I am currently reading the book In Our Time by Susan Brownmiller. It is a first-person account of the start of the American Women's Liberation Movement.
In the third chapter of the book, Brownmiller describes a scene that took place at the Emmanuel College conference of 1969 (a conference on women's rights). A radical feminist group called Cell 16 performed a Chinese revolutionary drama onstage, during which they cut off their long hair in front of 600 audience members.
The audience had a very strong reaction to this public hair-cutting. Women were crying and screaming for the cutting to stop. Roxanne Dunbar, a member of Cell 16, tried to explain to the crowd that "long hair belongs to men". Later on in the evening, Dunbar and some fellow activists broke into an ABC news anchor's bag and destroyed the video footage of the event, so that no record would remain.
Although this public shearing is mentioned only briefly in Brownmiller's book (which is great so far, by the way) I have been thinking about it ever since. Why did a group of activist, feminist women react so stronly to seeing other women chop off their own hair? What is about long hair that makes it so feminine and powerful?
According to Dunbar, it is heterosexual men's fondness for long hair that makes us value it so highly. Women are taught that long hair makes us look sexier and more feminine, and that men will pay more attention to us if we grow our hair long. This message is constantly reinforced in the media, and in our interpersonal interactions.
So as feminists, should we eschew long hair for short? Does it matter? If a woman wants to grow her hair long, does it matter where that desire comes from, or as feminists should we just support her right to look however she chooses?
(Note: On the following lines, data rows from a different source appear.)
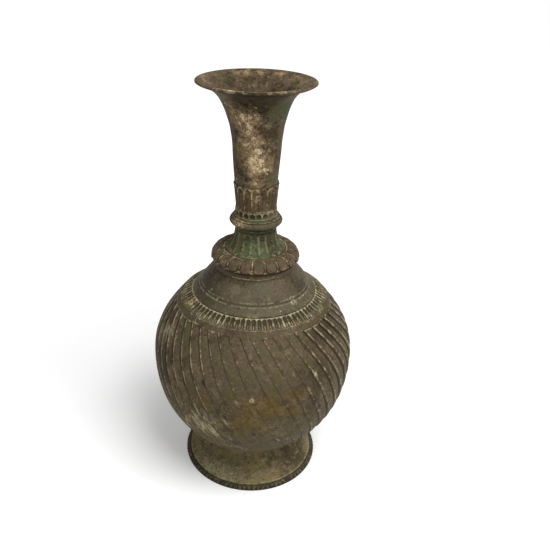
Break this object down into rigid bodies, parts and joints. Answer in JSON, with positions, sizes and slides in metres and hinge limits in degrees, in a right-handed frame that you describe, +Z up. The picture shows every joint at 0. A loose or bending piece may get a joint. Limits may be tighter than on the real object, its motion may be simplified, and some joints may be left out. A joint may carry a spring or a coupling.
{
  "type": "vase",
  "caption": "Long-necked metal bottle vase with a spirally fluted round body, petal collar, petal sleeve, trumpet mouth and spreading notched foot.",
  "frame": {"origin": "centre of the foot's resting face, on the axis of the vase", "axes": "+Z up along the axis from foot to mouth; -Y is the side that faces the viewer in the picture; +X to the viewer's right"},
  "size_m": [0.1448, 0.1444, 0.291],
  "materials": {
    "foot_rim_bronze": "aged bronze, dark brown with pale dirt in the notches, semi-matt",
    "foot_bronze": "worn olive-yellow bronze, semi-matt",
    "body_bronze": "dark olive-brown bronze patina, worn yellower low on the front, semi-matt",
    "band_bronze": "aged bronze with pale ridges and dark recesses",
    "shoulder_bronze": "smooth brown bronze patina with fine engraved lines",
    "ring_bronze": "aged bronze, semi-matt",
    "cushion_bronze": "brown bronze with pale mineral crust between the petals",
    "verdigris_bronze": "green verdigris over bronze, matt, with paler ridges",
    "knop_bronze": "olive bronze, semi-matt",
    "lobe_bronze": "dark green recesses between paler lobes",
    "sleeve_bronze": "warm brown bronze with pale crust on the petal edges",
    "neck_bronze": "buff-brown bronze with cream crust and green patches"
  },
  "bodies": {
    "root": {"foot_rim": "foot_rim_bronze", "foot_skirt": "foot_bronze", "fluted_body": "body_bronze", "tongue_band": "band_bronze", "shoulder": "shoulder_bronze", "collar_ring": "ring_bronze", "petal_cushion": "cushion_bronze", "fluted_cone": "verdigris_bronze", "neck_knop": "knop_bronze", "lobed_band": "lobe_bronze", "petal_sleeve": "sleeve_bronze", "neck_and_mouth": "neck_bronze"}
  },
  "joints": []
}
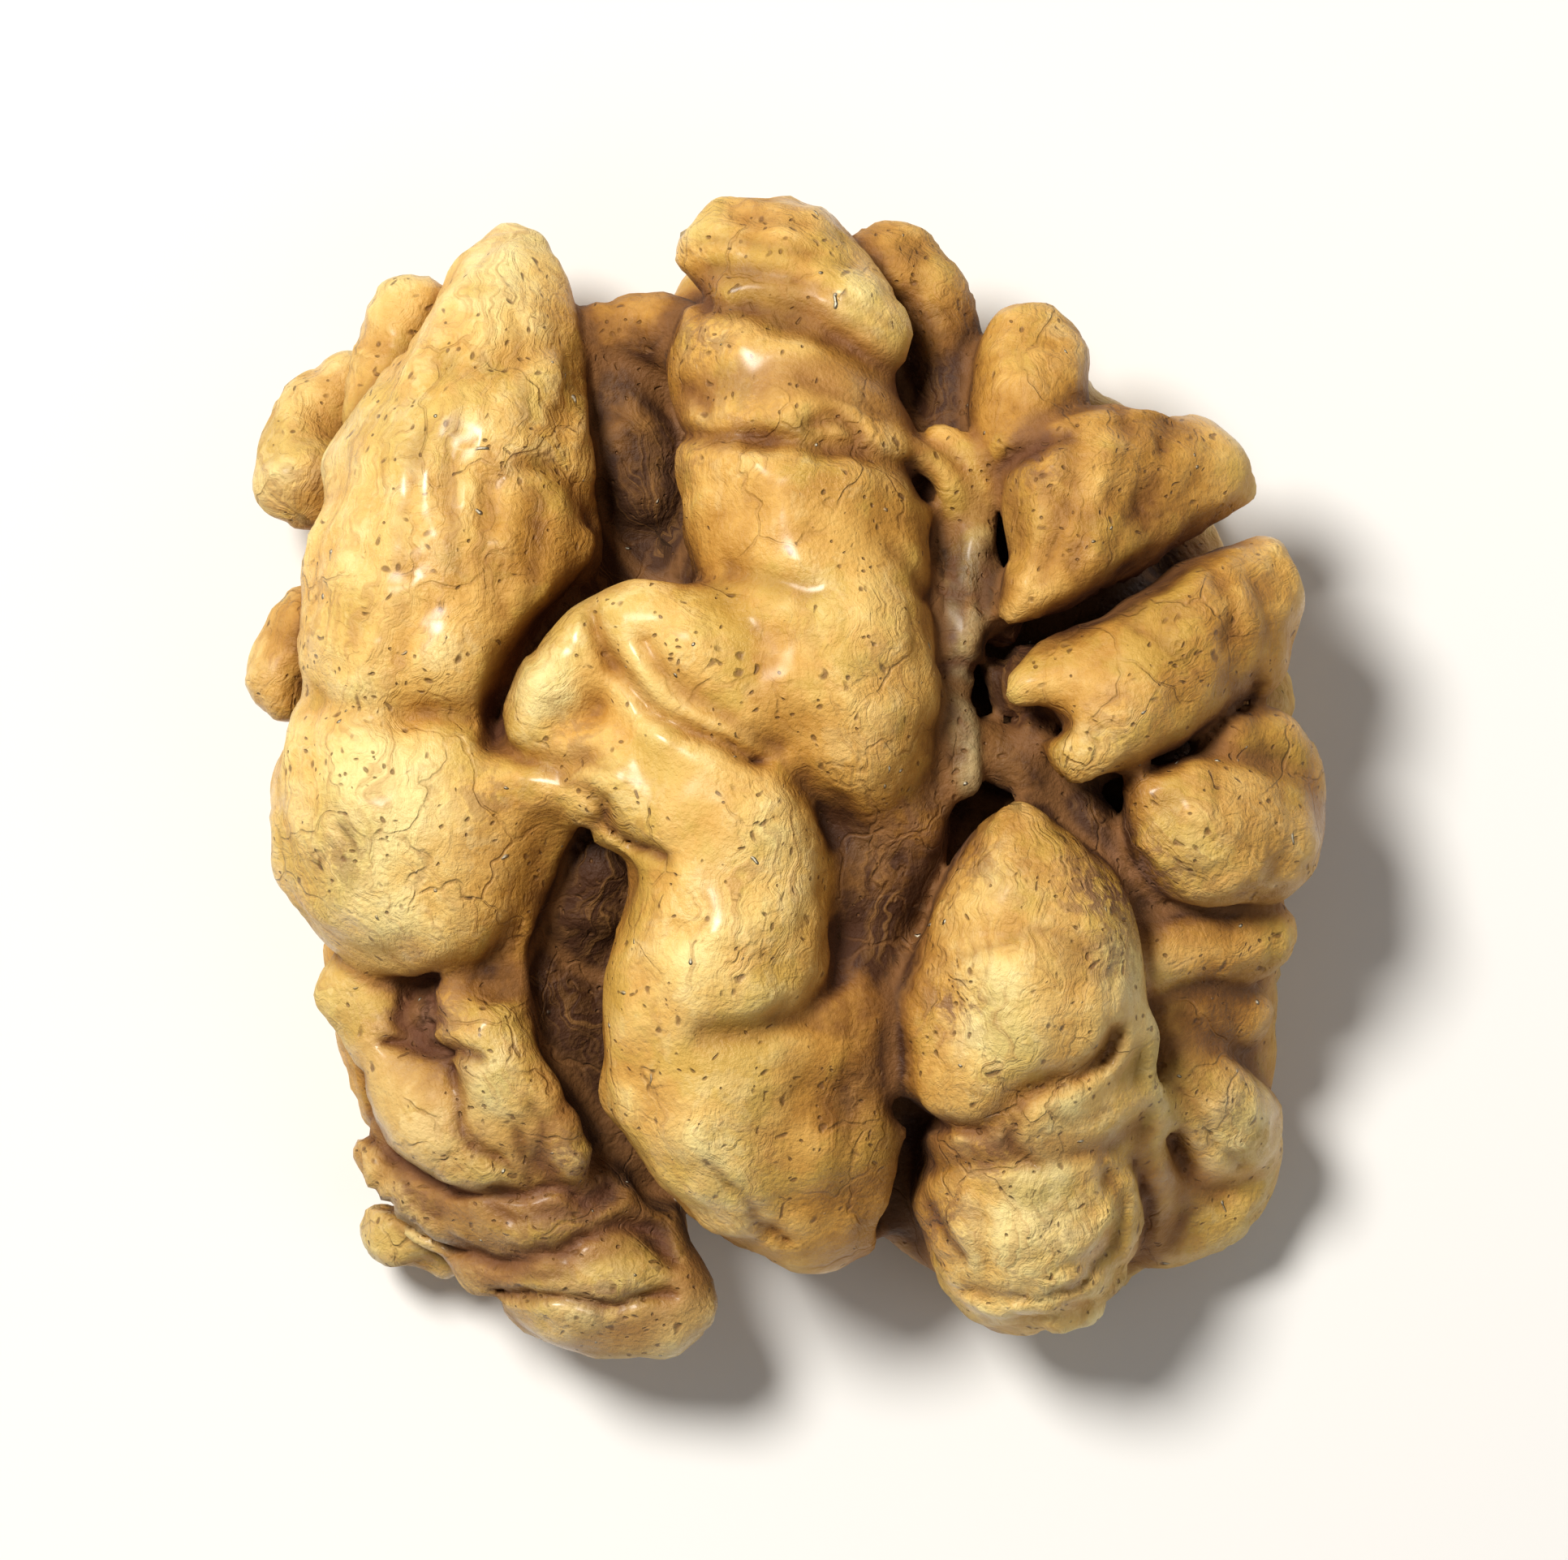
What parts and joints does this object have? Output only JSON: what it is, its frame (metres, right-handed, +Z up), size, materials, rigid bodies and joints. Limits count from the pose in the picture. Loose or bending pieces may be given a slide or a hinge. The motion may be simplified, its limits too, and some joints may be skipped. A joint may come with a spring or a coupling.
{
  "type": "walnut kernel half",
  "caption": "Shelled walnut half with deeply folded, brain-like lobes on its outer face and a shallow hollow in its inner face.",
  "frame": {"origin": "on the surface the kernel rests on, under the middle of its outline", "axes": "+Z up through the folded outer face, +Y along the kernel's length, +X across its two lobes"},
  "size_m": [0.0308, 0.0328, 0.0133],
  "materials": {
    "walnut_skin": "satin, thin tan skin, slightly oily"
  },
  "bodies": {
    "root": {"walnut_kernel": "walnut_skin"}
  },
  "joints": []
}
The more I think about it, the more there really is to hair. Think about how America reacted to Britney Spears's head-shaving incident, or how the stereotype of a butch lesbian involves a short, spiky haircut. When a woman goes through a major life transition, she often radically changes her hair to match her changing moods.
This is a complicated issue, and I am not surprised that the women in Dunbar's Emmanuel College audience reacted so strongly to seeing women cut their hair. I wonder, do men have anything comparable to women's hair? It's not as if an audience would mind terribly if a man cut his hair short in front of them.
Does anyone have any thoughts on this? Have you or anyone you know cut your hair as a feminist statement? Would you? Why do you think we care so much about hair?
3 comments:
I cut my hair short in response to a huge amount of sexist comments; I wanted to break free of the idea that I was a sexual object(freshman girls were prime pickings!). After I shaved my hair I knew people who still stuck around liked me for me, since the rest of the school hated me, and most of the guys assumed I was a lesbian.
ultimately I was expelled, because I wasn't "making the school look good".
I assume my outspoken, feminist nature didn't help, on top of the hair issue.
So I go to art school, and it might be said that hair means more here than it does most places. I am, for example, one of only 3 blonde females I have seen on campus, and it has been an issue more than once. Whatever stereotypes you imagine about art school are probably mostly true when it comes to hair. I probably don't need to elaborate.
I wanted to talk about my one experience with public hair-cutting. It was my first year here, and it is the most "art school" thing I have seen at art school. It was a performance piece that was done in a graphic design class (hehe). About a minute in, an attractive Korean girl dressed very 50s walked to a very understated part of the "stage," knelt on a white square of fabric, and proceeded to cut off most of her very long, black hair, albeit into a pretty fashionable bob (impressive without a mirror.) There were audible gasps. You could hear MANY people ask their neighbor, "is that a wig?!" It was so hard to watch, I don't know why. She continued to cut, and another girl came to front/center, squirted an entire bottle of Ketchup into a large bowl, and then rubbed it all over her. This, I remember, got a MUCH bigger reaction. People were squirming and really vocally reacting. This confused me. I COULDN'T TAKE MY EYES OFF THE GIRL CUTTING HER HAIR. I wanted to shout, "Are you all kidding me? That girl is just going to SHOWER later. THAT girl is STILL cutting her hair off!!" I still don't know why it bothered me. She was obviously happy to do it. In recounting it to others, I have suggested that it isn't a feminist issue, but one about time. Long hair usually represents years, or at least several months. It can't be sped up in its growth. However, losing it completely only takes a few minutes. The juxtaposition is jarring. Another reaction that my friend articulated, was that it was watching a personal transformation live, that made her uncomfortable. Surely anyone who has changed their hair dramatically during a time of extreme personal/life change can relate.
PS.Kelsey, what say you about Yoko Ono's, "Cut Piece?" We had to study it from an Art History perspective, but I would love your educated Feminist one.
It seems like female's generally having longer hair than men has been around for a while. I wonder why that is. Like, I wonder if cavewomen generally had longer hair than cavemen.